*What the task asks*. Copy only this: the line containing "on_bar(hub, hub +", the line containing "if empty is", and every line between them, exactly as written.

*Provided data*.
★ ★ ★ ★
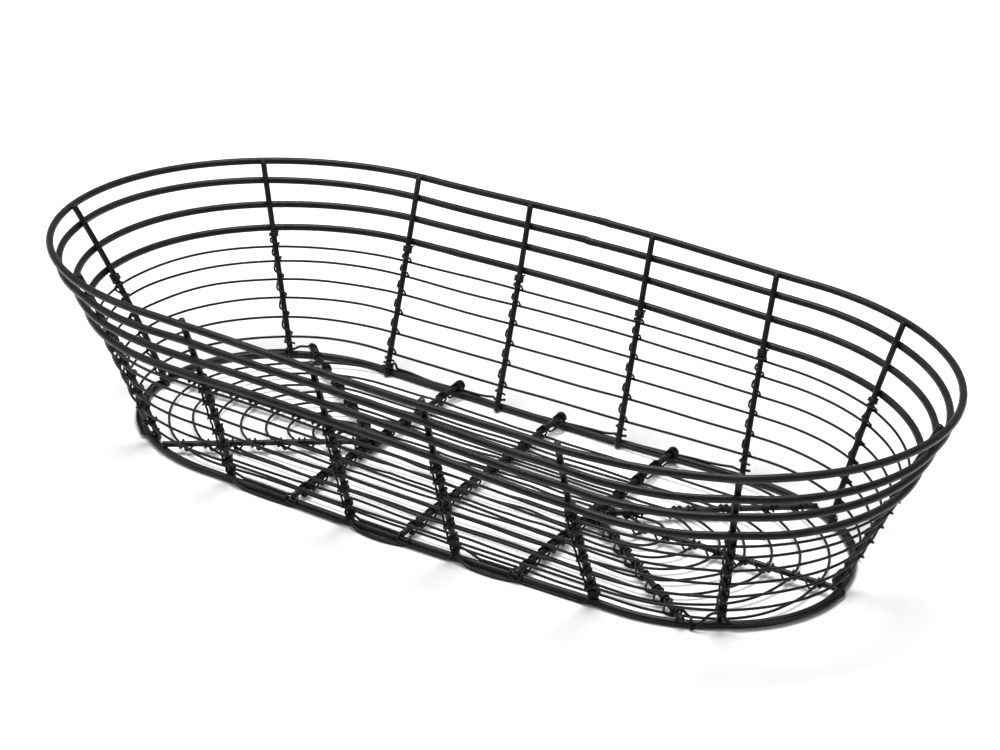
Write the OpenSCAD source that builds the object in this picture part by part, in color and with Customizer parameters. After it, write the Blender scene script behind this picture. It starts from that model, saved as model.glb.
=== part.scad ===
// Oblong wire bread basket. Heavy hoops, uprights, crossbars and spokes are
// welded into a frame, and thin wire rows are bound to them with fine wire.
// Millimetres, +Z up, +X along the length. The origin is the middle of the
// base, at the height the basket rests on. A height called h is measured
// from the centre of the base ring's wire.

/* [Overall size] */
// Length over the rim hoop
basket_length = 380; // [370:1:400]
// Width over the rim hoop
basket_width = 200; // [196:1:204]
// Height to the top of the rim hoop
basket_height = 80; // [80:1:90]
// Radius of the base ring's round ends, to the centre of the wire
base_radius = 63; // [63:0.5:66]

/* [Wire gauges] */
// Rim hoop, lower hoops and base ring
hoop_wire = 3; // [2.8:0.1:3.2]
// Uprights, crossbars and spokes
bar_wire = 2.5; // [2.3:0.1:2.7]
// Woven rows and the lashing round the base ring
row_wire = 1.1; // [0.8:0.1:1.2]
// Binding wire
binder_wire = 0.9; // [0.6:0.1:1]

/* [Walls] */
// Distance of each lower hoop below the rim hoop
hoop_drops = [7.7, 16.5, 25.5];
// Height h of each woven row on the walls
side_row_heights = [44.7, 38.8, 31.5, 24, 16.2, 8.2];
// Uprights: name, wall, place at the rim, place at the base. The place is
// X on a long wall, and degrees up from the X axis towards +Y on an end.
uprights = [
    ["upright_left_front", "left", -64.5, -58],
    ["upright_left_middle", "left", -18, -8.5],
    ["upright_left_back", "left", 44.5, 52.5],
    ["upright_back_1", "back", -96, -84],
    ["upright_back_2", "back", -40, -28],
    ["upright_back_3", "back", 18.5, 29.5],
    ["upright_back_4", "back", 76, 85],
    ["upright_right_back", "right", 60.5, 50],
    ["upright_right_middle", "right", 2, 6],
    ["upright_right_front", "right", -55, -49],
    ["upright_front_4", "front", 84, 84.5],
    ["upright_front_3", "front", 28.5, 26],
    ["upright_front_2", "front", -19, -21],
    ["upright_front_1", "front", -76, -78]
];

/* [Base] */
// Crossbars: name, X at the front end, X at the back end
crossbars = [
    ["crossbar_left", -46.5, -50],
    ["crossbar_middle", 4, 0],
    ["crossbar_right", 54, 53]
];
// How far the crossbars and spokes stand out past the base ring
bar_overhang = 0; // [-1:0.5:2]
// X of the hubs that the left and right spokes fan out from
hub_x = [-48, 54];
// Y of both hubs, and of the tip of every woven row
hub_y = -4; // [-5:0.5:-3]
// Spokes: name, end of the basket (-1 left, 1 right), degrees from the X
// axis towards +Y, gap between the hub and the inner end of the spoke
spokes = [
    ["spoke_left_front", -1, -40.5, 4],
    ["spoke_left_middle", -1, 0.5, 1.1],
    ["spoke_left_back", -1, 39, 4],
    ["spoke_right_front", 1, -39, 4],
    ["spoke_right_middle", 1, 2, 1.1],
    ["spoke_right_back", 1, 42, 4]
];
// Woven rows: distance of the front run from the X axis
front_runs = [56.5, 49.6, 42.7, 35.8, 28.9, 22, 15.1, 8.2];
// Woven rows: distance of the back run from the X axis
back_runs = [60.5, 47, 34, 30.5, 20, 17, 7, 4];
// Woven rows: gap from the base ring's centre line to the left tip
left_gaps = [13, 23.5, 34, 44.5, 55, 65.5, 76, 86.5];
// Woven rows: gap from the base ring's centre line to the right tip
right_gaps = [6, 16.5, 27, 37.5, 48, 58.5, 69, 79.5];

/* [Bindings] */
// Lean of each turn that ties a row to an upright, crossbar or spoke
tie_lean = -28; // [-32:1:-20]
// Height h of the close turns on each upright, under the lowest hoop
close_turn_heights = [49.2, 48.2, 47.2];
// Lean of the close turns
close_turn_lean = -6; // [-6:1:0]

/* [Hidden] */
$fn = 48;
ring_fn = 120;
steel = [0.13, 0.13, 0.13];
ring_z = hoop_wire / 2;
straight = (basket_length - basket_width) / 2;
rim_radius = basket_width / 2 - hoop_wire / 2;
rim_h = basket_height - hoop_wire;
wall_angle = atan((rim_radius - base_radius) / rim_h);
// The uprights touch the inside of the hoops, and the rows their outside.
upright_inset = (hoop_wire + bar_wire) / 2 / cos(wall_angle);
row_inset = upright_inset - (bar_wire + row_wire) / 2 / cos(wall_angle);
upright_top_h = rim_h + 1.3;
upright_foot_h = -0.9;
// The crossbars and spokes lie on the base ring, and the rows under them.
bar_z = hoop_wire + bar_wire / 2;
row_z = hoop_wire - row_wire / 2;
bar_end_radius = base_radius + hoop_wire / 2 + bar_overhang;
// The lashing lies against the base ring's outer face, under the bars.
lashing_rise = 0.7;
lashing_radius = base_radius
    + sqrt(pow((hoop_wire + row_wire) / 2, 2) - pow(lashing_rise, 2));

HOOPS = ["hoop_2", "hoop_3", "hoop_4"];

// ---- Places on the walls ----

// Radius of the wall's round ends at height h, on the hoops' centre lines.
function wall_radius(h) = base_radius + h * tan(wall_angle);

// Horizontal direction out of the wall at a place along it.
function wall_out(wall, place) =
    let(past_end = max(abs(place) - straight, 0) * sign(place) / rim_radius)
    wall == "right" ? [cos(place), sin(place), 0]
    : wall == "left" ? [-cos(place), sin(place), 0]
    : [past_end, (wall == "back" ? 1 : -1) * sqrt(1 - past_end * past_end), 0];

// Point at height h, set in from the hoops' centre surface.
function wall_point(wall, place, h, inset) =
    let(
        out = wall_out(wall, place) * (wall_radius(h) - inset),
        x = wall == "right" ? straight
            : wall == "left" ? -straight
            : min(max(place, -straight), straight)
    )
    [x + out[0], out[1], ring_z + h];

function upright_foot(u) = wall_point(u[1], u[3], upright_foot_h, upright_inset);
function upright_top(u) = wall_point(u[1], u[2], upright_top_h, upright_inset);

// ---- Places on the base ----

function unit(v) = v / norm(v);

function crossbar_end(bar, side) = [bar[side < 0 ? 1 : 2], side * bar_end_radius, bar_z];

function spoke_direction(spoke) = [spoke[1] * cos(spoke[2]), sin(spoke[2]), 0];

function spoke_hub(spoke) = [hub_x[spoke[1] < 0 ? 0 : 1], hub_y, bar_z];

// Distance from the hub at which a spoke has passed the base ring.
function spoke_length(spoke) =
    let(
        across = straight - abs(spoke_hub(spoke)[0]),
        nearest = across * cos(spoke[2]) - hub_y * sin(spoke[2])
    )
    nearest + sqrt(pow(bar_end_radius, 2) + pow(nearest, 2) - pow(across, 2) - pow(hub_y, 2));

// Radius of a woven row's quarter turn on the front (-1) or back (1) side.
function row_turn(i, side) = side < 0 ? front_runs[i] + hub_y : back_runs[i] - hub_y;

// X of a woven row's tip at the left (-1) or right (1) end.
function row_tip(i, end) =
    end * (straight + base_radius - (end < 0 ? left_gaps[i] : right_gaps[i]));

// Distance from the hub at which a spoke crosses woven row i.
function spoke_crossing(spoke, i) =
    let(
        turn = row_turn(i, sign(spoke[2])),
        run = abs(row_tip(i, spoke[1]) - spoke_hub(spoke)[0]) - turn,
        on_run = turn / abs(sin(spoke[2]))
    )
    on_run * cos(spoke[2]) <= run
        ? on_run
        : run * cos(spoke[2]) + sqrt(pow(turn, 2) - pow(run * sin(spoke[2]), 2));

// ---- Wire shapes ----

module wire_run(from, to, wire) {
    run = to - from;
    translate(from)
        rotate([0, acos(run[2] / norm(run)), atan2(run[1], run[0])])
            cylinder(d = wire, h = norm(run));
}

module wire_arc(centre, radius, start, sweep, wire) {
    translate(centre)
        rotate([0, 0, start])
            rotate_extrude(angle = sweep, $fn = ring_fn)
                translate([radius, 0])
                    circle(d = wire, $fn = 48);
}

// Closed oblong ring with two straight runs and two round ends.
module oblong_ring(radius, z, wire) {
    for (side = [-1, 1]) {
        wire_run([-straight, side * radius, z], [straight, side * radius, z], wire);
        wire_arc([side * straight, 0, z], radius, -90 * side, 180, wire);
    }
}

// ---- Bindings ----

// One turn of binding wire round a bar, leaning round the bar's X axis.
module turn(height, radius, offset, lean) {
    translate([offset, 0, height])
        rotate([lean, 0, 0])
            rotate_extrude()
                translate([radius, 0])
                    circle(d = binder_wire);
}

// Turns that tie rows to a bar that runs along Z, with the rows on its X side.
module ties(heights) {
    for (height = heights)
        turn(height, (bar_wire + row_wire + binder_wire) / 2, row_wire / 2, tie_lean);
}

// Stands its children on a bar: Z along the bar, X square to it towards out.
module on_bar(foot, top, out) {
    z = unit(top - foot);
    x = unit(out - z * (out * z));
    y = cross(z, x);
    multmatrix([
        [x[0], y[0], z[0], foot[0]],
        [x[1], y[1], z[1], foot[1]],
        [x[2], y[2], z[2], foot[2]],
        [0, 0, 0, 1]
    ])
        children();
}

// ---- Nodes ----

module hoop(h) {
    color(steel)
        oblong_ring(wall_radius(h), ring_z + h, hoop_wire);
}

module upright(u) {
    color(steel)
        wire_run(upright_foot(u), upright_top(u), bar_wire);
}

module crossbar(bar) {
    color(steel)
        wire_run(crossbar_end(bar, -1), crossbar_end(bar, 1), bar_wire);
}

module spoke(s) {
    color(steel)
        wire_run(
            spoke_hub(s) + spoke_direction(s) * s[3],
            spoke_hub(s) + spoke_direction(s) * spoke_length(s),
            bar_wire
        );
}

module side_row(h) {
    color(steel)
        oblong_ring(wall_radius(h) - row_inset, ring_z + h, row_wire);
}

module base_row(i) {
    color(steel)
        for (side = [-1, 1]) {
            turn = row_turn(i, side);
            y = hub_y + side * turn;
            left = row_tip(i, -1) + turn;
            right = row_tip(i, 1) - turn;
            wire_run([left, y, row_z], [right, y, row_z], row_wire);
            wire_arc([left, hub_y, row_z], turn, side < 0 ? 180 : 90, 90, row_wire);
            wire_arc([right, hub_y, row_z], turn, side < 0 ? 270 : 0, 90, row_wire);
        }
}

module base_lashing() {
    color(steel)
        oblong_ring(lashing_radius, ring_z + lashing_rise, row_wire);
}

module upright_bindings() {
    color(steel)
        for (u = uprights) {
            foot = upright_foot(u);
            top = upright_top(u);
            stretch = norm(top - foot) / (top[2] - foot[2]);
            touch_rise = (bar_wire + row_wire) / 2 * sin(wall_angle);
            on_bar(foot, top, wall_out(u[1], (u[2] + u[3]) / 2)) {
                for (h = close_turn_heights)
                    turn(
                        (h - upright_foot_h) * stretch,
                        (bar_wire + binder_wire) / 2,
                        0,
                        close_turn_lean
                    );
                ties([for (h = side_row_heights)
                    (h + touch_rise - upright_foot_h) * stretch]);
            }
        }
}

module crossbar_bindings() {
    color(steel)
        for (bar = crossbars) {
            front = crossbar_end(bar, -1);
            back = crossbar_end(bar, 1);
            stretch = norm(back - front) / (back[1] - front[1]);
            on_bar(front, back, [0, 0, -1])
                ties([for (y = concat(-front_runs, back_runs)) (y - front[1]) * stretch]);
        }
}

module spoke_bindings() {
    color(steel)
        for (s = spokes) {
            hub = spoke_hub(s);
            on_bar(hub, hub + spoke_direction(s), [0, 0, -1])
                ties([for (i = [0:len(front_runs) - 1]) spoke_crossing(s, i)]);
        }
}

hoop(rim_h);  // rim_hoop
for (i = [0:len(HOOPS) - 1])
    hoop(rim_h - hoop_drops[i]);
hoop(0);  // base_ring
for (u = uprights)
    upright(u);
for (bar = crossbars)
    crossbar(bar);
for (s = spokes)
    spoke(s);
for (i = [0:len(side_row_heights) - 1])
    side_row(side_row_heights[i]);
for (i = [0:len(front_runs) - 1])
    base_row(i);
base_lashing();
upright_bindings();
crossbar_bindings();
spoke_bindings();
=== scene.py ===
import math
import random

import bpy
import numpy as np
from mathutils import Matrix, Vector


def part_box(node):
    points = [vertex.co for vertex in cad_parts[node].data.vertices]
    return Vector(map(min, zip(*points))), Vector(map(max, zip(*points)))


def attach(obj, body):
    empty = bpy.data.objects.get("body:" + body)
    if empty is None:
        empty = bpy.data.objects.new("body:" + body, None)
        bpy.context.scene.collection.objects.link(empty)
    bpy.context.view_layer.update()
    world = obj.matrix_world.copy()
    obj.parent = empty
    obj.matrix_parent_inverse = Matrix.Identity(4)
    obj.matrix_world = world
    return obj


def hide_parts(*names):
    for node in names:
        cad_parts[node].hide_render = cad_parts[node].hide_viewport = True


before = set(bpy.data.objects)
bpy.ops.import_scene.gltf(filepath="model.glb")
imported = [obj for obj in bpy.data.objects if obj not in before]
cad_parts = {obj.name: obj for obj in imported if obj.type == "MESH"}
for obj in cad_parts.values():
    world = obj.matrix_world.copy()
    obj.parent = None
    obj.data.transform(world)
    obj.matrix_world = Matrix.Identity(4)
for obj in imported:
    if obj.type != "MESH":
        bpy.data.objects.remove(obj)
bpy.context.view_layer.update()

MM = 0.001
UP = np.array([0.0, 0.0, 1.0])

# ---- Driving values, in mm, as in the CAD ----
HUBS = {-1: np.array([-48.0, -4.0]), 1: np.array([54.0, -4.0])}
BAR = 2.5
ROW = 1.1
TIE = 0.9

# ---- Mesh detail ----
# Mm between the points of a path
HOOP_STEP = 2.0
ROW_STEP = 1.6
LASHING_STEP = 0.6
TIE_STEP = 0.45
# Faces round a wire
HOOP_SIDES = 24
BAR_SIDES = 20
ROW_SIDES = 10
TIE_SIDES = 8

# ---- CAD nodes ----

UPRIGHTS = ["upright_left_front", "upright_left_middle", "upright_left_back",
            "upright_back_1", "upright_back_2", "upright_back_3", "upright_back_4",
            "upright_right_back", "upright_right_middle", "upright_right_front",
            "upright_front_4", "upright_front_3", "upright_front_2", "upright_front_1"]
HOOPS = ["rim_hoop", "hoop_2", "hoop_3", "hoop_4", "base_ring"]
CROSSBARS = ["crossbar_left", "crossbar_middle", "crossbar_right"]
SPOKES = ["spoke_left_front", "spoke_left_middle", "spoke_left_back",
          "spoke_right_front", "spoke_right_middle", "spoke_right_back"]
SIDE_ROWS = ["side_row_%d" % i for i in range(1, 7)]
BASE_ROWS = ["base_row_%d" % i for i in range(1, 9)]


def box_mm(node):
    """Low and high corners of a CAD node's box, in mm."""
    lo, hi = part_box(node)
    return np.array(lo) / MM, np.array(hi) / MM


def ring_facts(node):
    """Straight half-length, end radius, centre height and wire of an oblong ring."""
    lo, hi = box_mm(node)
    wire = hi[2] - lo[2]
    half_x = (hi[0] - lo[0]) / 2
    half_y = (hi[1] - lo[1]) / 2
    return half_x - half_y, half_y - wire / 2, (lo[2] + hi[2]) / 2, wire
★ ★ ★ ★
*Final answer*.
            on_bar(hub, hub + spoke_direction(s), [0, 0, -1])
                ties([for (i = [0:len(front_runs) - 1]) spoke_crossing(s, i)]);
        }
}

hoop(rim_h);  // rim_hoop
for (i = [0:len(HOOPS) - 1])
    hoop(rim_h - hoop_drops[i]);
hoop(0);  // base_ring
for (u = uprights)
    upright(u);
for (bar = crossbars)
    crossbar(bar);
for (s = spokes)
    spoke(s);
for (i = [0:len(side_row_heights) - 1])
    side_row(side_row_heights[i]);
for (i = [0:len(front_runs) - 1])
    base_row(i);
base_lashing();
upright_bindings();
crossbar_bindings();
spoke_bindings();
=== scene.py ===
import math
import random

import bpy
import numpy as np
from mathutils import Matrix, Vector


def part_box(node):
    points = [vertex.co for vertex in cad_parts[node].data.vertices]
    return Vector(map(min, zip(*points))), Vector(map(max, zip(*points)))


def attach(obj, body):
    empty = bpy.data.objects.get("body:" + body)
    if empty is None:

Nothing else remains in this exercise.